Tuesday, June 16, 2020

Holding Space

Lynn Deanne Childress
Madison, Wisconsin
January-July 2020

Holding Space

For years I had been working and writing on the side--my dream was to be able to stop working and write full-time. The Rensing Center held space for me to realize this dream; or rather, it gave me a chance to find out if full-time writing was as essential as I believed: it is not. But learning to hold space for yourself is essential. My earliest lessons in holding space came from being at the Rensing Center. It freed me from the obligations and relationships of my ordinary life, which gave me time. It freed me from the strong ties of my possessions, which erased memories. It taught me the best lesson: the truest vocation is to be honest about your circumstances and your actual abilities.

The next lesson in holding space came in March 2020. I was scheduled to leave at the end of the month, but things began to crumble. The Rensing Center's Material Mindfulness/ Draw-Down event for March was cancelled because of COVID-19. Shortly, thereafter, we entered lockdown. The Sunday potlucks ceased. I began ordering food online and from the Clemson Area Food Exchange to avoid the grocery store. The first Sunday Garden Party on April 5 became a socially distanced funeral for Bob the cat. Evelyn's 100th Birthday Party was shifted to Zoom. The incoming artists were delayed until another time. COVID was now holding space for the Rensing Center.

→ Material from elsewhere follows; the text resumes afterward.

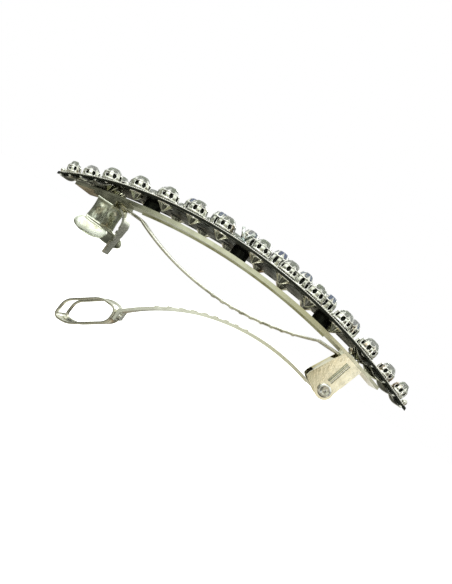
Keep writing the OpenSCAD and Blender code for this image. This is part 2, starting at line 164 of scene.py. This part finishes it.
def glass(name, tint, flash, foil):
    """Foil-backed cut glass: clear crown facets over a mirrored underside, with faint colour flashes."""
    mat, tree, bsdf, obj = new_material(name)
    cells = noise_node(tree, obj, 420, 2)
    colour = ramp(tree, cells, [(0.38, flash), (0.5, tint), (0.66, (1, 1, 1))])
    normal = tree.nodes.new("ShaderNodeNewGeometry").outputs["True Normal"]
    split = tree.nodes.new("ShaderNodeSeparateXYZ")
    tree.links.new(normal, split.inputs["Vector"])
    below = tree.nodes.new("ShaderNodeMath")
    below.operation = "LESS_THAN"
    below.inputs[1].default_value = -0.15
    tree.links.new(split.outputs["Z"], below.inputs[0])
    mix = tree.nodes.new("ShaderNodeMix")
    mix.data_type = "RGBA"
    tree.links.new(below.outputs["Value"], mix.inputs["Factor"])
    tree.links.new(colour, mix.inputs["A"])
    mix.inputs["B"].default_value = (*foil, 1)
    tree.links.new(mix.outputs["Result"], bsdf.inputs["Base Color"])
    tree.links.new(below.outputs["Value"], bsdf.inputs["Metallic"])
    bsdf.inputs["Transmission Weight"].default_value = 0.7
    bsdf.inputs["IOR"].default_value = 1.56
    scuffs = noise_node(tree, obj, 1600, 4)
    tree.links.new(remap(tree, scuffs, 0.02, 0.12), bsdf.inputs["Roughness"])
    add_bump(tree, bsdf, noise_node(tree, obj, 900, 2), 0.06, 0.05 * MM)
    return mat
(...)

By May, I had become something of a hermit at the guesthouse. I focused on what was immediately around me--the Viburnum bush, St Brigid's well, and the Cherokee Rose were all wearing crowns of honeysuckle, trailing fragrant streamers. I could feel who I was because everything else in the world had been deprived of its energy, dried up and blown away. All that was left in the space was a beautiful, pure, gentle, calm, joyful human being. This is the moment that I will hold as the gold standard for being, against which the other moments will be measured, when life becomes too crowded again.   --

1 comment:

  1. Thanks so much for this. These Covid Times have indeed been strange and beautiful times for people of the arts. I am happy to think of your "beautiful, pure, gentle, calm and joyful" space... May all of us arts dwelling folk hold that kind of space in our hearts.